Lisa Phu holds her daughter, Acacia, near a waterfall on a trail just south of Thane in October of 2016.(Courtesy of Lisa Phu)

The story of a lifetime

Longtime reporter Lisa Phu finally unveils family’s escape from genocide in Cambodia in podcast.

Longtime journalist Lisa Phu has since childhood shared her family’s horrors as genocide victims in Cambodia before some were able to escape, but parts of the story have always been wrong due to confusion and it simply not being something to discuss.

Now, after six years of finally gathering the full tale due to her own life-providing experience she’s offering the ultimate correction.

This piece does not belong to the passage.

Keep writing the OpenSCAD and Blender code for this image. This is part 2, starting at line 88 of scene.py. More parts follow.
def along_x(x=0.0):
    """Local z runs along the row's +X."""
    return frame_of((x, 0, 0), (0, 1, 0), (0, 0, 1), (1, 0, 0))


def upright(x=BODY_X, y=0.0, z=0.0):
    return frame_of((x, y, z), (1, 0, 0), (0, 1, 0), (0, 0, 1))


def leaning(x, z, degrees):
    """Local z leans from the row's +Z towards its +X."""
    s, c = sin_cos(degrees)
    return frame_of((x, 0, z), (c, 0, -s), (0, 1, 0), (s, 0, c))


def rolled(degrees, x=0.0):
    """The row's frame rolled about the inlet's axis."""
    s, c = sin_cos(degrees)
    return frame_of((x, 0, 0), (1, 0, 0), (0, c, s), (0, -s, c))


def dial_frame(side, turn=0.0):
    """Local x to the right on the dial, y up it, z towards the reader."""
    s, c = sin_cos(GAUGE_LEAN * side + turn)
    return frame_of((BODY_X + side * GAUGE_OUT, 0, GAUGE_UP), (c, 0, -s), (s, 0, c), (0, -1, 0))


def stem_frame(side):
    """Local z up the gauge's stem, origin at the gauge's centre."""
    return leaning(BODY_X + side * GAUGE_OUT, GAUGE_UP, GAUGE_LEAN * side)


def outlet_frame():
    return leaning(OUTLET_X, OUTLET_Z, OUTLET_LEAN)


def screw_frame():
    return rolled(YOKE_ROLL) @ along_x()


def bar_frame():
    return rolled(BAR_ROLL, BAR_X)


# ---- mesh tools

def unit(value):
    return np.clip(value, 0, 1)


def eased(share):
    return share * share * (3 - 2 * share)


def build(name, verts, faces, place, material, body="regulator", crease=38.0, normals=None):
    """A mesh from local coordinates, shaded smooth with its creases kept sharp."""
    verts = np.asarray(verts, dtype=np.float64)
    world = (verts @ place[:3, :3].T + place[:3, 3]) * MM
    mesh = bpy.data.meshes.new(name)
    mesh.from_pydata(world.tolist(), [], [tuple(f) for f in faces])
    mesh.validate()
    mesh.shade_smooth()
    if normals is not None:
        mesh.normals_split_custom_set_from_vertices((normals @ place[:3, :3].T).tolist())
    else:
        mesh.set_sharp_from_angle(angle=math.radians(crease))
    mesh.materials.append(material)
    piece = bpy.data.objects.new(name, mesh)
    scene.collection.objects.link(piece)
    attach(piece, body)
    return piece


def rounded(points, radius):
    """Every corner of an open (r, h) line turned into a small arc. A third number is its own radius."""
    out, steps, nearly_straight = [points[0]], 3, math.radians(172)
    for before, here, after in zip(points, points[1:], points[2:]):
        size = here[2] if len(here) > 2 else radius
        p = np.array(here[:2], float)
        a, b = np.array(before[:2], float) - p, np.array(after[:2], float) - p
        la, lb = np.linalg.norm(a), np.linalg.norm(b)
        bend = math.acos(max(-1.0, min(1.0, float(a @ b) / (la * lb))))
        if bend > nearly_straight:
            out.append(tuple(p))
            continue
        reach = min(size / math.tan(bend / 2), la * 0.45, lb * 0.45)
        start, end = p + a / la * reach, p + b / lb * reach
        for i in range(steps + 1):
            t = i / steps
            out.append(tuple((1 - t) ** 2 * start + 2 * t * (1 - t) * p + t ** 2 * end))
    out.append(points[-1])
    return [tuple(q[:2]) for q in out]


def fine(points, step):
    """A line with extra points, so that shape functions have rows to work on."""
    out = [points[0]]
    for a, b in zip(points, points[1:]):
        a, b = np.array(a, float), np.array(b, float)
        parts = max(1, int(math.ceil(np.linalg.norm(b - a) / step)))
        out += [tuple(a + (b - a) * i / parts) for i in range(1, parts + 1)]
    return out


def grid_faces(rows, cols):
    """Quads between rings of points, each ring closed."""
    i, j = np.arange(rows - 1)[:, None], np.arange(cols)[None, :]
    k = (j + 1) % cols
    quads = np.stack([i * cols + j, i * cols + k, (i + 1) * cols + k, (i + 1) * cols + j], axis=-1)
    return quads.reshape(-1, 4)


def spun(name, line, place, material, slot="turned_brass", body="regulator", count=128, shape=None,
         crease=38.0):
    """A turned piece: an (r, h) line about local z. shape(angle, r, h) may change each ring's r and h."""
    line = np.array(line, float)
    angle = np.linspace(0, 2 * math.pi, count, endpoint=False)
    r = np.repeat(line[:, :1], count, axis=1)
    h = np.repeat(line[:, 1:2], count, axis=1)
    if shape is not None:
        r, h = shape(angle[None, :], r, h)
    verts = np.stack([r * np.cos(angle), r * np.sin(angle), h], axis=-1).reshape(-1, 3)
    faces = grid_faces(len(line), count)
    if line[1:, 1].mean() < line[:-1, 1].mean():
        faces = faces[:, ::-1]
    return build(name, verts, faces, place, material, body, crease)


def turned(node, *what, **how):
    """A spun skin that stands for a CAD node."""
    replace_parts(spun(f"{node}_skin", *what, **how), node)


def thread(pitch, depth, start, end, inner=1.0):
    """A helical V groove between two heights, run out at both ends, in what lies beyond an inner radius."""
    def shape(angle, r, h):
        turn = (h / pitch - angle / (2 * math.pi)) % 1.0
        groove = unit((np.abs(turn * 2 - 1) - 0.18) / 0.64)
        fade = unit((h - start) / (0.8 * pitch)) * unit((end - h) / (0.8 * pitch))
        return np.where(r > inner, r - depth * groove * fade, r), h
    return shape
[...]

Phu, a Juneau resident currently reporting and editing for the Alaska Beacon, narrates the decades of history as “Before Me,” a five-part podcast series released online last November. It’s told mostly through the voice of her mother, Lan, from the elder Phu’s early life in Cambodia, to the tyranny of Khmer Rouge regime that killed Lisa’s older sister, the separation of Lisa’s parents as her mother fled to Vietnam in 1974, her fortunes literally turned to gold as a dealer of precious metal before fleeing again to the United States in 1980 while pregnant with Lisa.

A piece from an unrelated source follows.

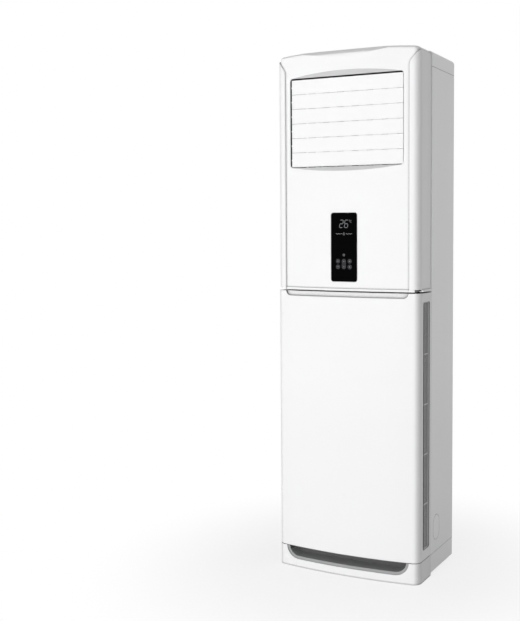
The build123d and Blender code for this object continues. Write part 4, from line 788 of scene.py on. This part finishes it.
class AIRCON_OT_read_out(bpy.types.Operator):
    """Makes the lit digits, the row of symbols and the sensor mark on the window"""

    bl_idname = "aircon.read_out"
    bl_label = "Read-out"

    def execute(self, context):
        paint, marks = context.scene.aircon_paint, context.scene.aircon_marks
        low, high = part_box("display_window")
        face, top = low.y, high.z - marks.flange
        lit = printed("read_out_lit", paint.digits, marks.lit_glow)
        dim = printed("symbols_dim", paint.icons, marks.print_glow)
        self.digits(marks, face, top, lit)
        self.unit(marks, face, top, lit)
        self.symbol_row(marks, face, top, dim)
        self.sensor(marks, face, top, dim)
        return {"FINISHED"}

    def digits(self, marks, face, top, lit):
        """The number 26."""
        mark = FlatMark((0, face, top - marks.digit_drop), marks.digit_slant)
        step, width, height, stroke = (value / MM for value in (
            marks.digit_step, marks.digit_width, marks.digit_height, marks.digit_stroke))
        for place, digit in ((-0.5, "2"), (0.5, "6")):
            add_digit(mark, digit, place * step, width, height, stroke)
        mark.make("read_out_digits", marks.ink, lit, "cabinet")

    def unit(self, marks, face, top, lit):
        """A small ring for degrees and an open one after it, in millimetres from the middle."""
        rise = marks.digit_height * marks.unit_rise
        mark = FlatMark((0, face, top - marks.digit_drop + rise), marks.digit_slant)
        mark.ring((19.2, 3.4), 1.5, 0.8, steps=16)
        mark.ring((24.6, 0.0), 3.1, 0.9, 50, 260)
        mark.make("read_out_unit", marks.ink, lit, "cabinet")

    def symbol_row(self, marks, face, top, dim):
        """A ring with a bar through it, and dashes to both sides on a thin line."""
        mark = FlatMark((0, face, top - marks.row_drop))
        mark.ring((0, 0), 3.3, 0.9)
        mark.bar((0, -4.8), (0, 4.8), 0.9)
        first, step, dash, rise = (value / MM for value in (
            marks.dash_start, marks.dash_step, marks.dash_length, marks.dash_rise))
        for side in (-1, 1):
            for i in range(marks.dash_count):
                start = side * (first + i * step)
                z = -rise if i % 2 else rise
                mark.bar((start, z), (start + side * dash, z), 1.5)
            mark.bar((side * 6.5, 0), (side * 28.5, 0), 0.5)
        mark.make("symbol_row", marks.ink, dim, "cabinet")

    def sensor(self, marks, face, top, dim):
        """A dot in a ring."""
        mark = FlatMark((0, face, top - marks.mark_drop))
        mark.ring((0, 0), 3.6, 0.7)
        mark.disc((0, 0), 1.3)
        mark.make("sensor_mark", marks.ink, dim, "cabinet")


class AIRCON_OT_key_marks(bpy.types.Operator):
    """Makes the ring and the icon on each key"""

    bl_idname = "aircon.key_marks"
    bl_label = "Key marks"

    def execute(self, context):
        paint, marks = context.scene.aircon_paint, context.scene.aircon_marks
        bright = printed("key_icons", paint.icons, marks.print_glow)
        faint = printed("key_rings", paint.rings, marks.print_glow)
        radius, stroke, drop = (value / MM for value in (
            marks.key_ring, marks.key_stroke, marks.arc_drop))
        for node, draw in KEY_ICONS.items():
            low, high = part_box(node)
            middle = (low + high) / 2
            centre = (middle.x, low.y, middle.z)
            ring = FlatMark(centre)
            if node == "temp_up_key":
                ring.ring((0, -drop), radius, stroke, 0, 180)
            elif node == "temp_down_key":
                ring.ring((0, drop), radius, stroke, 180, 180)
            else:
                ring.ring((0, 0), radius, stroke)
            ring.make(f"{node}_ring", marks.ink, faint, node)
            icon = FlatMark(centre)
            draw(icon, radius * marks.key_icon, stroke)
            icon.make(f"{node}_icon", marks.ink, bright, node)
        return {"FINISHED"}


class AIRCON_OT_intakes(bpy.types.Operator):
    """Finishes the side intakes' frames and filters"""

    bl_idname = "aircon.intakes"
    bl_label = "Side intakes"

    def execute(self, context):
        paint = context.scene.aircon_paint
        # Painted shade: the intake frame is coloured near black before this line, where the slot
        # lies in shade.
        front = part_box("intake_grilles")[0].y + paint.gap_depth
        dress(moulded("intake_grey", paint.grille, 0.45, shaded=front), "intake_grilles")
        dress(filter_mesh("filter_weave", paint.filter), "intake_filters")
        return {"FINISHED"}


class AIRCON_OT_plinth(bpy.types.Operator):
    """Finishes the toe recess and the feet"""

    bl_idname = "aircon.plinth"
    bl_label = "Toe recess and feet"

    def execute(self, context):
        paint, works = context.scene.aircon_paint, context.scene.aircon_works
        dress(moulded("lip_grey", paint.lip, 0.4), "plinth_recess_lip")
        # Painted light: the liner is coloured lighter on its floor and other faces that lean up or
        # down.
        liner = moulded("recess_dark", paint.recess, 0.55, grain=0.08 * MM,
                        painted_lean_shading=paint.recess_floor_painted_light)
        dress(liner, "plinth_recess_liner")
        dress(moulded("foot_rubber", works.rubber, 0.8, grain=0.1 * MM), "rubber_feet")
        return {"FINISHED"}


class AIRCON_OT_screws(bpy.types.Operator):
    """Makes the domed, cross-recessed screws of the back in the place of the plain ones"""

    bl_idname = "aircon.screws"
    bl_label = "Back screws"

    def execute(self, context):
        form = context.scene.aircon_screws
        steel = brushed("screw_zinc", context.scene.aircon_works.screw, "Y")
        mesh = bpy.data.meshes.new("cross_screws")
        shape = bmesh.new()
        centres, radius, seat, crown = self.places()
        for x, z in centres:
            self.head(shape, Vector((x, 0, z)), radius, seat, crown, form)
        bmesh.ops.recalc_face_normals(shape, faces=shape.faces)
        for face in shape.faces:
            face.smooth = True
        shape.to_mesh(mesh)
        shape.free()
        mesh.materials.append(steel)
        screws = bpy.data.objects.new("cross_screws", mesh)
        context.scene.collection.objects.link(screws)
        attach(screws, "cabinet")
        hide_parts("cabinet_screws")
        return {"FINISHED"}

    def loose_parts(self, mesh):
        """The points of each loose part of a mesh, in the mesh's own order."""
        shape = bmesh.new()
        shape.from_mesh(mesh)
        bmesh.ops.remove_doubles(shape, verts=shape.verts, dist=1e-6)
        parts, met = [], set()
        for first in shape.verts:
            if first in met:
                continue
            met.add(first)
            stack, part = [first], []
            while stack:
                vert = stack.pop()
                part.append(vert.co.copy())
                for edge in vert.link_edges:
                    other = edge.other_vert(vert)
                    if other not in met:
                        met.add(other)
                        stack.append(other)
            parts.append(part)
        shape.free()
        return parts

    def places(self):
        """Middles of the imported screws, their heads' radius, and the seat's and the crown's Y."""
        parts = self.loose_parts(frame["nodes"]["cabinet_screws"].data)
        centres, radius = [], 0.0
        for part in parts:
            xs, zs = [p.x for p in part], [p.z for p in part]
            centres.append(((min(xs) + max(xs)) / 2, (min(zs) + max(zs)) / 2))
            radius = (max(xs) - min(xs)) / 2
        x, z = centres[0]
        rim = [p.y for p in parts[0] if abs(math.hypot(p.x - x, p.z - z) - radius) < 0.05 * MM]
        seat = min(rim, default=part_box("back_panel")[0].y)
        return centres, radius, seat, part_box("cabinet_screws")[1].y

    def head(self, shape, centre, radius, seat, crown, form):
        """One screw head: a dome of rings with the cross pressed into it."""
        def pressed(gap, slope):
            return max(0.0, min(1.0, gap / slope))

        def point(ring, side):
            out = ring / form.rings
            turn = FULL_TURN * side / form.sides
            x, z = radius * out * math.cos(turn), radius * out * math.sin(turn)
            dome = (crown - seat) * (1 - form.dome_fall * out ** 4)
            narrow, far = min(abs(x), abs(z)), max(abs(x), abs(z))
            wall = pressed(form.recess_half - narrow, form.recess_half * form.wall_slope)
            end = pressed(form.recess_reach - far, form.recess_reach * form.end_slope)
            return centre + Vector((x, seat + dome - form.recess_depth * wall * end, z))

        tip = shape.verts.new(point(0, 0))
        rings = [[shape.verts.new(point(r, s)) for s in range(form.sides)]
                 for r in range(1, form.rings + 1)]
        rings.append([shape.verts.new(Vector((v.co.x, seat, v.co.z))) for v in rings[-1]])
        for s in range(form.sides):
            t = (s + 1) % form.sides
            shape.faces.new((tip, rings[0][s], rings[0][t]))
            for inner, outer in zip(rings, rings[1:]):
                shape.faces.new((inner[s], outer[s], outer[t], inner[t]))


class AIRCON_OT_works(bpy.types.Operator):
    """Finishes the blower, the coil, the pipes and the electrics inside"""

    bl_idname = "aircon.works"
    bl_label = "Works inside"

    def execute(self, context):
        works = context.scene.aircon_works
        dress(galvanised("zinc_sheet", works.zinc), "inlet_bulkhead", "blower_housing",
              "motor_bracket", "partition_plate", "coil_end_plates", "duct_front_wall",
              "electric_box", "electric_box_cover")
        dress(moulded("wheel_black", works.wheel, 0.5), "fan_wheel")
        dress(brushed("shaft_steel", works.shaft, "Y"), "fan_shaft")
        dress(moulded("motor_paint", works.motor, 0.4), "fan_motor")
        dress(coil_fins("fin_aluminium", works.fins), "evaporator_fins")
        dress(brushed("tube_copper", works.copper, "Z"), "evaporator_tubes", "refrigerant_pipes")
        dress(moulded("pan_plastic", works.pan, 0.5), "drain_pan")
        dress(moulded("hose_grey", works.hose, 0.6), "drain_hose")
        dress(foam_bead("duct_foam", works.foam), "duct_elbow")
        dress(moulded("terminal_cream", works.terminal, 0.5), "terminal_block")
        return {"FINISHED"}


class AIRCON_OT_stage(bpy.types.Operator):
    """Makes the floor, the white surroundings, the studio lights and the camera"""

    bl_idname = "aircon.stage"
    bl_label = "Studio"

    def execute(self, context):
        stage = context.scene.aircon_stage
        context.scene.view_settings.view_transform = "Standard"
        self.surroundings(context.scene, stage)
        self.floor(context.scene, stage)
        self.lamp(context.scene, "key_light", stage.key_place, stage.key_size, stage.key_power)
        self.lamp(context.scene, "side_light", stage.side_place, stage.side_size, stage.side_power)
        self.camera(context.scene, stage)
        return {"FINISHED"}

    def surroundings(self, scene, stage):
        """A world that is white where it is seen and lights the object at a plain level."""
        world = bpy.data.worlds.new("studio")
        scene.world = world
        tree = Tree(world)
        seen = self.seen(tree)
        level = tree.node("ShaderNodeSeparateXYZ", inputs={0: tree.node("ShaderNodeTexCoord")},
                          output="Z").absolute()
        ends, band, white = (
            tree.node("ShaderNodeBackground", inputs={"Color": WHITE, "Strength": strength})
            for strength in (stage.zenith, stage.horizon, 1.0))
        light = tree.node("ShaderNodeMixShader", inputs={0: 1.0 - level, 1: ends, 2: band})
        mixed = tree.node("ShaderNodeMixShader", inputs={0: seen, 1: light, 2: white})
        tree.node("ShaderNodeOutputWorld", inputs={"Surface": mixed})

    def seen(self, tree):
        """1 for rays that show the surroundings: straight, mirrored or through glass."""
        camera = tree.node("ShaderNodeLightPath", output="Is Camera Ray")
        glossy = tree.node("ShaderNodeLightPath", output="Is Glossy Ray")
        through = tree.node("ShaderNodeLightPath", output="Is Transmission Ray")
        return camera.max(glossy).max(through)

    def floor(self, scene, stage):
        """A pale floor that keeps the object's shadow and turns white further out."""
        half = stage.floor_half
        mesh = bpy.data.meshes.new("studio_floor")
        corners = [(-half, -half), (half, -half), (half, half), (-half, half)]
        mesh.from_pydata([(x, y, -stage.floor_drop) for x, y in corners], [], [(0, 1, 2, 3)])
        floor = bpy.data.objects.new("studio_floor", mesh)
        scene.collection.objects.link(floor)
        material = bpy.data.materials.new("studio_floor")
        tree = Tree(material)
        away = tree.node("ShaderNodeVectorMath", {"operation": "LENGTH"}, {0: tree.place()},
                         output="Value")
        near = stage.clear * stage.clear_start
        faded = tree.node("ShaderNodeMapRange", {"interpolation_type": "SMOOTHSTEP"},
                          {"Value": away, "From Min": near, "From Max": stage.clear,
                           "To Min": stage.floor_glow})
        pale = tree.node("ShaderNodeBsdfDiffuse", inputs={"Color": solid(stage.floor)})
        white = tree.node("ShaderNodeEmission", inputs={"Color": WHITE, "Strength": 1.0})
        mixed = tree.node("ShaderNodeMixShader",
                          inputs={0: faded * self.seen(tree), 1: pale, 2: white})
        tree.node("ShaderNodeOutputMaterial", inputs={"Surface": mixed})
        mesh.materials.append(material)

    def lamp(self, scene, name, place, size, power):
        """A square lamp that aims at the cabinet's middle and isn't seen or mirrored."""
        light = bpy.data.lights.new(name, "AREA")
        light.size = size
        light.energy = power
        lamp = bpy.data.objects.new(name, light)
        lamp.location = place
        aim = Vector((0, 0, (CAD_LOW.z + CAD_HIGH.z) / 2)) - Vector(place)
        lamp.rotation_euler = aim.to_track_quat("-Z", "Y").to_euler()
        lamp.visible_glossy = False
        lamp.visible_camera = False
        scene.collection.objects.link(lamp)

    def camera(self, scene, stage):
        """The camera, level but for its dip, with a shift that only frames."""
        lens = bpy.data.cameras.new("photo_camera")
        lens.sensor_width = SENSOR
        lens.lens = stage.lens
        lens.shift_x = stage.shift_x
        lens.shift_y = stage.shift_y
        camera = bpy.data.objects.new("photo_camera", lens)
        tilt = Matrix.Rotation(math.radians(90) - stage.pitch, 4, "X")
        turn = Matrix.Rotation(stage.yaw, 4, "Z")
        camera.matrix_world = Matrix.Translation(Vector(stage.camera)) @ turn @ tilt
        scene.collection.objects.link(camera)
        scene.camera = camera


class AIRCON_PT_sidebar(bpy.types.Panel):
    """Lists the steps in the 3D view's sidebar"""

    bl_idname = "AIRCON_PT_sidebar"
    bl_label = "Air Conditioner"
    bl_space_type = "VIEW_3D"
    bl_region_type = "UI"
    bl_category = "Air Conditioner"

    def draw(self, context):
        for step in STEPS:
            self.layout.operator(step.bl_idname)


STEPS = (
    AIRCON_OT_front_panels,
    AIRCON_OT_sheet_metal,
    AIRCON_OT_louvres,
    AIRCON_OT_control_window,
    AIRCON_OT_read_out,
    AIRCON_OT_key_marks,
    AIRCON_OT_intakes,
    AIRCON_OT_plinth,
    AIRCON_OT_screws,
    AIRCON_OT_works,
    AIRCON_OT_stage,
)


def register():
    """Adds the settings, the steps and the panel."""
    for group in SETTINGS.values():
        bpy.utils.register_class(group)
    for name, group in SETTINGS.items():
        setattr(bpy.types.Scene, name, PointerProperty(type=group))
    for cls in (*STEPS, AIRCON_PT_sidebar):
        bpy.utils.register_class(cls)


def unregister():
    """Takes them away again."""
    for cls in (AIRCON_PT_sidebar, *reversed(STEPS)):
        bpy.utils.unregister_class(cls)
    for name, group in SETTINGS.items():
        delattr(bpy.types.Scene, name)
        bpy.utils.unregister_class(group)


def main():
    """Runs every step in order."""
    register()
    for step in STEPS:
        folder, name = step.bl_idname.split(".")
        getattr(getattr(bpy.ops, folder), name)()


if __name__ == "__main__":
    main()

It’s a tale full of elements not suited for childhood discussions — or sensitive ears — and it includes torture, starvation and other atrocities, plus an ending where not all the survivors who reunited lived together happily ever after.

Lisa will offer an hour-long presentation of the podcast at 7 p.m. Friday at the Mendenhall Glacier Visitor Center, the second of 12 weekly Fireside Lectures hosted by the U.S. Forest Service. In-person attendance is limited to 50 people, but the presentations are available live and on-demand at the USFS Facebook page.

The series, modified into two one-hour episodes, is also scheduled to air on KTOO Jan. 17 and 24.

Lisa, introducing “Firstborn” (Part 1 of the podcast): “My mom’s first daughter, Ah Lee, died years before I was born. I remember writing a story when I was 6 or 7, about meeting Ah Lee on a magic carpet ride. And for my whole life, I’d always know that there was so much I didn’t know about my family’s past. But I never asked my mom the most basic questions about Ah Lee… or anything else that happened when she fled from war, and then genocide, in Cambodia during the 1970s.”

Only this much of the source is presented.